According to the Millennium Ecosystem Assessment, islands are defined as ‘lands isolated by surrounding water and with a high proportion of coast to hinterland’. It stipulates that they must be populated, separated from the mainland by a distance of at least two kilometres, and measure between 0.15 km2 and the size of Greenland (2.2 million km2).
In relation to biodiversity, islands are unique places that are home to a variety of species and habitats including endemic as well as threatened biodiversity. Endemism is a feature of many islands. From a global biodiversity perspective islands are therefore considered as biodiversity ‘hot spots’. They provide for the livelihood, economy, well-being and cultural identity of 600 million island dwelling people (one-tenth of the world population). Island species are also unique in their vulnerability: of the 724 recorded animal extinctions in the last 400 years, about half were island species.

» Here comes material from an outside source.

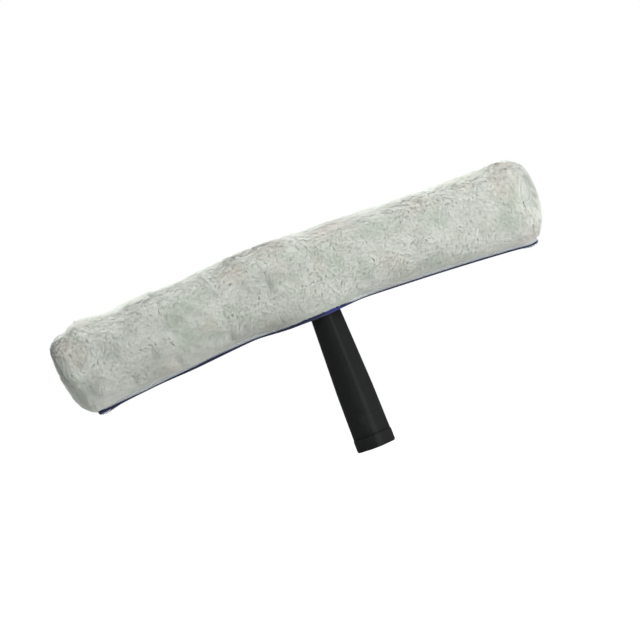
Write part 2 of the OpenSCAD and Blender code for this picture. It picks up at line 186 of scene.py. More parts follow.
def swept(name, paths, radii, sides, reference, tint, flat=1.0):
    """Closed tubes along many paths of equal counts of points, each drawn to a point at its last one.

    An edge of each tube looks away from reference, and flat is its depth as a share of its width.
    """
    n, stations = paths.shape[:2]
    rings = stations - 1
    along = unit(np.gradient(paths, axis=1))
    across = unit(np.cross(along, np.broadcast_to(reference, paths.shape)))
    inward = np.cross(along, across)
    turn = math.pi / 2 + TURN * np.arange(sides) / sides
    size = np.broadcast_to(radii, (n, stations))[:, :rings, None, None]
    wide = np.cos(turn)[:, None] * across[:, :rings, None]
    deep = flat * np.sin(turn)[:, None] * inward[:, :rings, None]
    ring = paths[:, :rings, None] + size * (wide + deep)
    each = rings * sides + 1
    points = np.concatenate([ring.reshape(n, rings * sides, 3), paths[:, -1:]], 1)
    tube = grid_quads(rings, sides, wrap=True)[:, ::-1]
    after = (np.arange(sides) + 1) % sides
    last = (rings - 1) * sides
    tip = np.stack([np.full(sides, each - 1), last + after, last + np.arange(sides)], -1)
    cap = np.array([(s, s + 1, 0) for s in range(1, sides - 1)])
    tris = np.vstack([tip[:, ::-1], cap])
    step = np.arange(n)[:, None, None] * each
    ob = mesh_piece(name, points.reshape(-1, 3), tube + step, tris + step)
    shade = np.broadcast_to(tint, (n, stations))
    put_attribute(ob, "tint", np.hstack([np.repeat(shade[:, :rings], sides, 1), shade[:, -1:]]))
    # Each tube has a square of the map for baking, with its sides below, its tip above and its end lowest
    cells = math.ceil(math.sqrt(n))
    row, column = np.divmod(np.arange(rings * sides), sides)
    left = column[tube] / sides
    left[:, :2] = np.where(left[:, :2] == 0, 1.0, left[:, :2])
    tube_uv = np.stack([0.05 + 0.9 * left, 0.14 + 0.6 * row[tube] / max(rings - 1, 1)], -1)
    low = 0.05 + 0.9 * np.arange(sides) / sides
    spots = ((0.0, 0.76), (0.9, 0.76), (0.45, 0.96))
    tip_uv = np.stack([np.column_stack([low + u / sides, np.full(sides, v)]) for u, v in spots], 1)
    cap_uv = np.tile([[0.2, 0.02], [0.5, 0.1], [0.8, 0.02]], (len(cap), 1, 1))
    cell = np.stack(np.divmod(np.arange(n), cells), -1)[:, ::-1][:, None, None]
    faces = (tube_uv, np.concatenate([tip_uv, cap_uv]))
    put_map(ob, np.concatenate([((cell + spots) / cells).reshape(-1, 2) for spots in faces]))
    return ob


def slab(name, outer, inner, tint=None):
    """A closed solid between two grids of the same size, outer on the side that rows x columns face."""
    rows, columns = outer.shape[:2]
    n = rows * columns
    skin = grid_quads(rows, columns)
    quads, corners = [skin, skin[:, ::-1] + n], []
    v, u = np.meshgrid(np.linspace(0.04, 0.96, rows), np.linspace(0.01, 0.48, columns), indexing="ij")
    flat = np.stack([u, v], -1).reshape(-1, 2)
    corners += [flat[skin], flat[skin[:, ::-1]] + [0.51, 0]]
    for k, (start, stride, count, flip) in enumerate((
        (0, columns, rows, False), (columns - 1, columns, rows, True),
        (0, 1, columns, True), ((rows - 1) * columns, 1, columns, False),
    )):
        i = start + stride * np.arange(count - 1)
        face = np.stack([i, i + n, i + n + stride, i + stride], -1)
        a, low = np.arange(count - 1) / (count - 1), (0.004, 0.016, 0.972, 0.986)[k]
        b, high = a + 1 / (count - 1), low + 0.009
        spots = ((a, low), (a, high), (b, high), (b, low))
        spot = np.stack([np.column_stack([p, np.full(count - 1, q)]) for p, q in spots], 1)
        quads.append(face[:, ::-1] if flip else face)
        corners.append(spot[:, ::-1] if flip else spot)
    ob = mesh_piece(name, np.vstack([outer.reshape(-1, 3), inner.reshape(-1, 3)]), np.vstack(quads))
    put_map(ob, np.concatenate(corners).reshape(-1, 2))
    if tint is not None:
        put_attribute(ob, "tint", np.clip(np.concatenate([np.asarray(tint).ravel(), np.full(n, 0.3)]), 0, 1))
    return ob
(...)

The characteristics of the species assemblages found on islands are determined by many factors, including size, age, distance to other islands and the mainland, climatic history, current climate, relief and geology. Thus, although as a general rule islands are poorer in species than comparable mainland areas, their biodiversity often exhibits unique features and a high degree of endemism, from the genetic to the ecosystem level. Although islands make up only some 5 % of the global land area, their endemic biota are estimated to include about 20 % of the world’s vascular plant species and 15 % of all mammal, bird and amphibian species.
Islands harbour numerous discrete ecosystems, from mountain forests to wetlands and beyond, that provide services in the form of food, fresh water, wood, fibre, medicines, fuel, tools and other important raw materials. In addition they provide aesthetic, spiritual, educational and recreational values. This services support island livelihoods, economies and cultures. Island ecosystems also contribute to the maintenance of ecosystem functions: they provide defence against natural disasters, support nutrient cycling, and soil and sand formation; and they contribute to the regulation of climate and diseases.
Over the past century, island biodiversity has been subject to intense pressure from invasive alien species, habitat change and over-exploitation and, increasingly, from climate change and pollution. The impacts of climate change are particularly relevant in the island context and include sea level rise and the possibility of increasing incidence of (already problematic) invasive alien species.